Description of the task »
Everything from the line with "Write part 2" through the line with "sheen=0.3, sheenRough=0.5, shine=0.2)" should be repeated exactly, both of those lines included, and nothing else.

Scripts that build objects
================
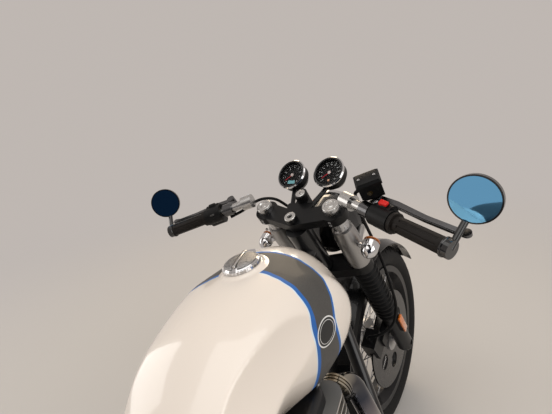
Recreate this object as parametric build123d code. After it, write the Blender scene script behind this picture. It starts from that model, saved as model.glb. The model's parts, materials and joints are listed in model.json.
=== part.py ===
from build123d import *
import os
from math import acos, asin, atan2, cos, pi, radians, sin, sqrt

os.makedirs("parts", exist_ok=True)

# A cafe racer motorcycle leaning on its side stand, its bars turned a little to the right.
# It is modelled upright: x forward from the rear axle, y to the left, z up from the ground.
# The last section leans it over onto the floor. Millimetres and degrees throughout.

# Wheels and steering
wheelbase = 1400.0
rake = 24.0
trail = 105.8
steer_rest = -13.0
lean = 12.0
steering_lock = 33.0
front_tyre_radius = 318.6
front_tyre_width = 100.0
rear_tyre_radius = 319.6
rear_tyre_width = 130.0
front_crown = front_tyre_width * 0.52
rear_crown = rear_tyre_width * 0.523
rim_seat_radius = 229.0
rim_flange_height = 13.0
rim_wall = 4.5
spoke_radius = 1.8
spokes_per_side = 18
axle_radius = 9.0
rail_rise = 402.4
rail_height = rear_tyre_radius + rail_rise
running_gap = 0.05
part_gap = 0.3
moving_gap = 5.0

# Fork and yokes
fork_half_width = 97.0
fork_tube_radius = 20.5
slider_radius = 27.0
yoke_height = 988.0
top_yoke_thickness = 22.0
stem_radius = 15.0
head_tube_radius = 31.0
lower_yoke_top = -190.0
lower_yoke_thickness = 30.0
clip_clamp_height = 32.0
gaiter_bottom = -465.0
gaiter_ribs = 13

fork_offset = front_tyre_radius * sin(radians(rake)) - trail * cos(radians(rake))
axle_drop = yoke_height - (front_tyre_radius * cos(radians(rake)) + trail * sin(radians(rake)))

MIN = (Align.CENTER, Align.CENTER, Align.MIN)
MID = (Align.CENTER, Align.CENTER, Align.CENTER)
nodes = {}


def rod(start, end, radius, end_radius=None):
    """A round bar between two points, tapered when an end radius is given."""
    a = Vector(*start)
    b = Vector(*end)
    place = Plane(origin=a, z_dir=b - a).location
    if end_radius is None or end_radius == radius:
        return place * Cylinder(radius, (b - a).length, align=MIN)
    return place * Cone(radius, end_radius, (b - a).length, align=MIN)


def bent_tube(points, bends, radius):
    """A round tube through points, its corners rounded to the listed bend radii."""
    path = FilletPolyline(*points, radius=bends)
    section = Plane(origin=path @ 0, z_dir=path % 0) * Circle(radius)
    return sweep(section, path=path)


def block(low, high):
    """A box between two corners."""
    size = [h - l for l, h in zip(low, high)]
    middle = [(l + h) / 2 for l, h in zip(low, high)]
    return Pos(*middle) * Box(*size)


def lathe_z(profile):
    """A turned piece about Z from (radius, height) points."""
    return revolve(Plane.XZ * make_face(Polyline(*profile, close=True)), Axis.Z)


def lathe_y(profile):
    """A turned piece about Y from (radius, side) points."""
    return revolve(make_face(Polyline(*profile, close=True)), Axis.Y)


def side_plate(outline, low, high):
    """A plate with an outline of (x, z) points, spanning y from low to high."""
    face = Plane.XZ * make_face(outline)
    return Pos(0, high, 0) * extrude(face, amount=high - low)


def mirrored(shape):
    """The same piece on the other side of the machine."""
    return mirror(shape, about=Plane.XZ)


def pair(shape):
    """A piece and its mirror image."""
    return [shape, mirrored(shape)]


def oval_hull(circles):
    """The outline round some (x, z, radius) circles."""
    edges = [Pos(x, z) * CenterArc((0, 0), r, 0, 360) for x, z, r in circles]
    return make_hull(edges)


def hull_plate(circles, low, high):
    """A plate whose outline wraps circles in the side view."""
    face = Plane.XZ * oval_hull(circles)
    return Pos(0, high, 0) * extrude(face, amount=high - low)


# Steering frame: X forward, Y left, Z up the steering axis, from the top yoke's upper face.
up_axis = Vector(-sin(radians(rake)), 0, cos(radians(rake)))
forward_axis = Vector(cos(radians(rake)), 0, sin(radians(rake)))
steering_foot = Vector(wheelbase + trail, 0, 0)
steering_plane = Plane(origin=steering_foot + up_axis * yoke_height, x_dir=forward_axis, z_dir=up_axis)
straight = steering_plane.location
turned = straight * Location((0, 0, 0), (0, 0, steer_rest))
front_wheel_place = turned * Location((fork_offset, 0, -axle_drop))
rear_wheel_place = Location((0, 0, rear_tyre_radius))


def add(name, shape, place=Location()):
    """Keeps a node: one or more solids in the upright machine's frame."""
    pieces = shape if isinstance(shape, (list, tuple)) else [shape]
    solids = []
    for piece in pieces:
        solids.extend(piece.moved(place).solids())
    nodes[name] = solids


# Wheels
def tyre(radius, width, crown, rim_half):
    """A tyre with a round crown, its beads inside the rim flanges and its inside hollow."""
    half = width / 2
    shoulder = radius - crown + sqrt(crown * crown - half * half)
    bead = rim_half - rim_wall
    seat = rim_seat_radius
    flange = seat + rim_flange_height + 2
    liner = radius - 14
    line = [
        ThreePointArc((shoulder, -half), (radius, 0), (shoulder, half)),
        ThreePointArc((shoulder, half), ((shoulder + flange) / 2, half - 1.5), (flange, bead)),
        Line((flange, bead), (seat, bead)),
        Line((seat, bead), (seat, bead - 12)),
        Line((seat, bead - 12), (shoulder - 6, half - 12)),
        Line((shoulder - 6, half - 12), (liner, half / 3)),
        Line((liner, half / 3), (liner, -half / 3)),
        Line((liner, -half / 3), (shoulder - 6, 12 - half)),
        Line((shoulder - 6, 12 - half), (seat, 12 - bead)),
        Line((seat, 12 - bead), (seat, -bead)),
        Line((seat, -bead), (flange, -bead)),
        ThreePointArc((flange, -bead), ((shoulder + flange) / 2, 1.5 - half), (shoulder, -half)),
    ]
    return revolve(make_face(line), Axis.Y)


def rim(rim_half):
    """A channel rim with upright flanges and a well, its inner face round for the spokes."""
    seat = rim_seat_radius
    top = seat + rim_flange_height
    well = seat - 12
    inner = rim_inner_radius
    half = [
        (top, rim_half),
        (top, rim_half - rim_wall + part_gap),
        (seat - part_gap, rim_half - rim_wall + part_gap),
        (seat - part_gap, rim_half - rim_wall - 12),
        (well, 16),
    ]
    under = [(inner, 14), (seat - 8, rim_half)]
    mirror_half = [(r, -y) for r, y in reversed(half)]
    mirror_under = [(r, -y) for r, y in reversed(under)]
    return lathe_y(half + mirror_half + mirror_under + under)


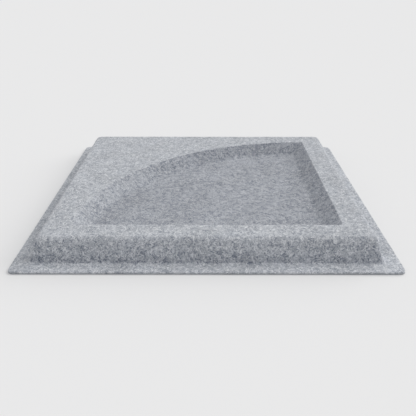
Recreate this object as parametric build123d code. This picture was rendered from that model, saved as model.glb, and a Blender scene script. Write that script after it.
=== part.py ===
"""Square moulded felt desk panel with a raised block and a quarter-round recess.

Millimetres, +Z up. The origin is the centre of the flat underside, and the recess's
square corner is at +X, -Y. The face is one sheet of pressed felt, formed over a mould.
The flat rim round its raised block is bonded to a flat back sheet, and two layers of
fibre board, cut to fit, fill the space between them. Grip pads lie in the back sheet.
"""
from build123d import *
from math import atan2, cos, radians, sin, sqrt, tan
import os

# Overall sizes.
panel_side = 600.0
panel_height = 43.5
panel_corner_radius = 9.0

# Sheets.
face_thickness = 2.5
back_thickness = 1.5

# Raised block. The rim is as wide as from the panel's edge to the foot of the block's wall.
rim_width = 26.0
wall_draft = radians(15.7)
block_corner_radius = 8.0
block_edge_radius = 9.5
block_foot_radius = 5.0

# Quarter-round recess. A margin runs from the block's top edge to the recess's edge: the
# straight margin beside its two straight edges, the arc margin where its arc ends.
recess_straight_margin = 44.0
recess_arc_margin = 47.0
recess_depth = 20.5
recess_wall_run = 25.5
recess_corner_radius = 8.0
recess_foot_radius = 10.5
recess_edge_radius = 1.5

# Filling.
core_clearance = 0.8
core_corner_radius = 6.0

# Grip pads, let into the back sheet and as thick as it is.
pad_diameter = 32.0
pad_inset = 70.0
pad_clearance = 0.3

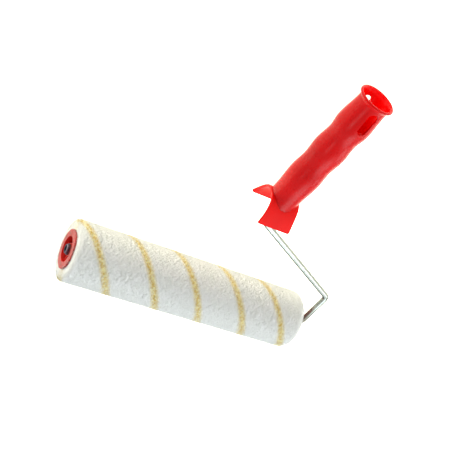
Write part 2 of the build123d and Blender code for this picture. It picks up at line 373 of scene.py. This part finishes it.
def topShare(normalR):
    # 1 on the sleeve's side, fading to 0 on its end faces
    return np.clip(1.4 * normalR, 0, 1)


# pile: its white and grey, the yarn's two shades, and the painted shadow colour that deep spots are
# multiplied by
yarns = dict(white=(0.99, 0.99, 0.985), grey=(0.93, 0.94, 0.91), clouds=130,
             ochre=(0.74, 0.49, 0.035), straw=(1.0, 0.89, 0.40), blots=420, blotSpan=(0.42, 0.58),
             shadow=(0.66, 0.66, 0.64), lint=900, gloss=(0.8, 0.95),
             sheen=0.3, sheenRough=0.5, shine=0.2)


def pileMaterial():
    mat, tree, shader = newMaterial("white_pile")
    spot = objectSpot(tree)
    yarn = addNode(tree, "ShaderNodeAttribute", attribute_name="yarn").outputs["Fac"]
    shade = addNode(tree, "ShaderNodeAttribute", attribute_name="shade").outputs["Fac"]
    cloud = rangeOf(tree, noiseOf(tree, spot, yarns["clouds"], 4, 0.6), *noiseSpan, 0, 1)
    white = mixColour(tree, cloud, yarns["white"], yarns["grey"])
    blot = rangeOf(tree, noiseOf(tree, spot, yarns["blots"], 4, 0.6), *yarns["blotSpan"], 0, 1)
    ochre = mixColour(tree, blot, yarns["straw"], yarns["ochre"])
    dyed = mixColour(tree, yarn, white, ochre)
    # painted shade: where the shade attribute is low, the colour is multiplied towards the shadow
    # grey
    tone = mixColour(tree, shade, yarns["shadow"], (1, 1, 1))
    tree.links.new(mixColour(tree, 1.0, dyed, tone, "MULTIPLY"), shader.inputs["Base Color"])
    lint = noiseOf(tree, spot, yarns["lint"], 3)
    tree.links.new(rangeOf(tree, lint, *noiseSpan, *yarns["gloss"]), shader.inputs["Roughness"])
    shader.inputs["Sheen Weight"].default_value = yarns["sheen"]
    shader.inputs["Sheen Roughness"].default_value = yarns["sheenRough"]
    shader.inputs["Specular IOR Level"].default_value = yarns["shine"]
    return mat


pileLook = pileMaterial()

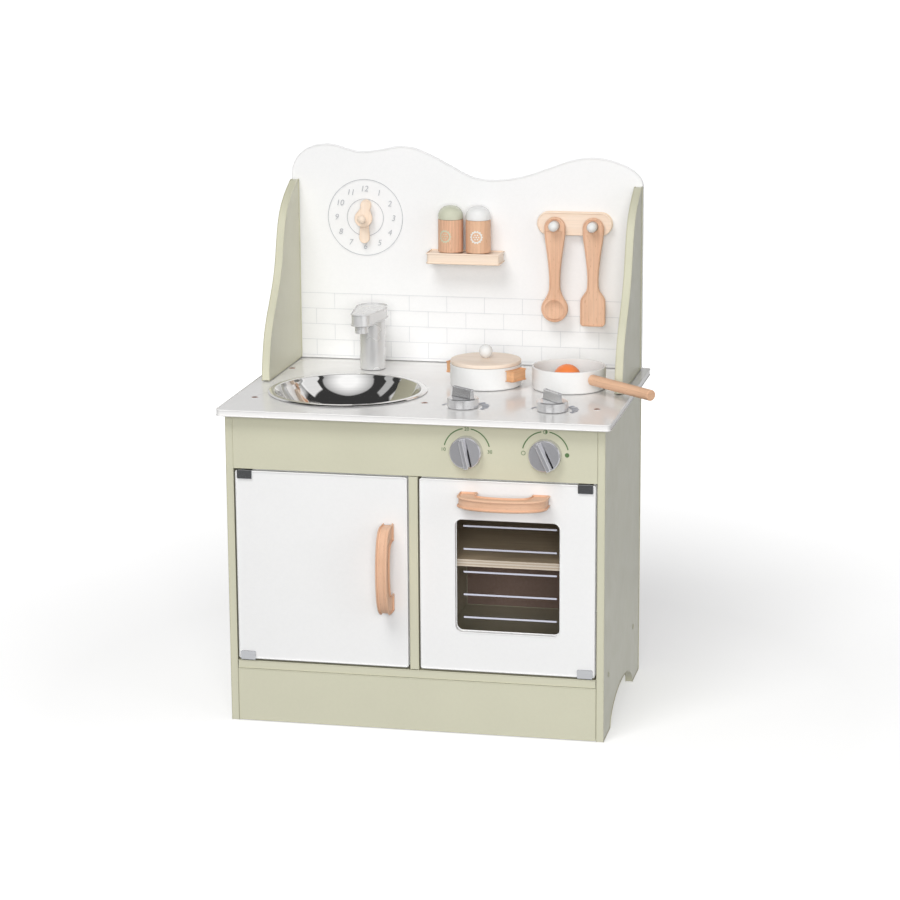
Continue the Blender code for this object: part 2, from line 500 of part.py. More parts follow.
================
Answer to this problem »
Write part 2 of the build123d and Blender code for this picture. It picks up at line 373 of scene.py. This part finishes it.
def topShare(normalR):
    # 1 on the sleeve's side, fading to 0 on its end faces
    return np.clip(1.4 * normalR, 0, 1)


# pile: its white and grey, the yarn's two shades, and the painted shadow colour that deep spots are
# multiplied by
yarns = dict(white=(0.99, 0.99, 0.985), grey=(0.93, 0.94, 0.91), clouds=130,
             ochre=(0.74, 0.49, 0.035), straw=(1.0, 0.89, 0.40), blots=420, blotSpan=(0.42, 0.58),
             shadow=(0.66, 0.66, 0.64), lint=900, gloss=(0.8, 0.95),
             sheen=0.3, sheenRough=0.5, shine=0.2)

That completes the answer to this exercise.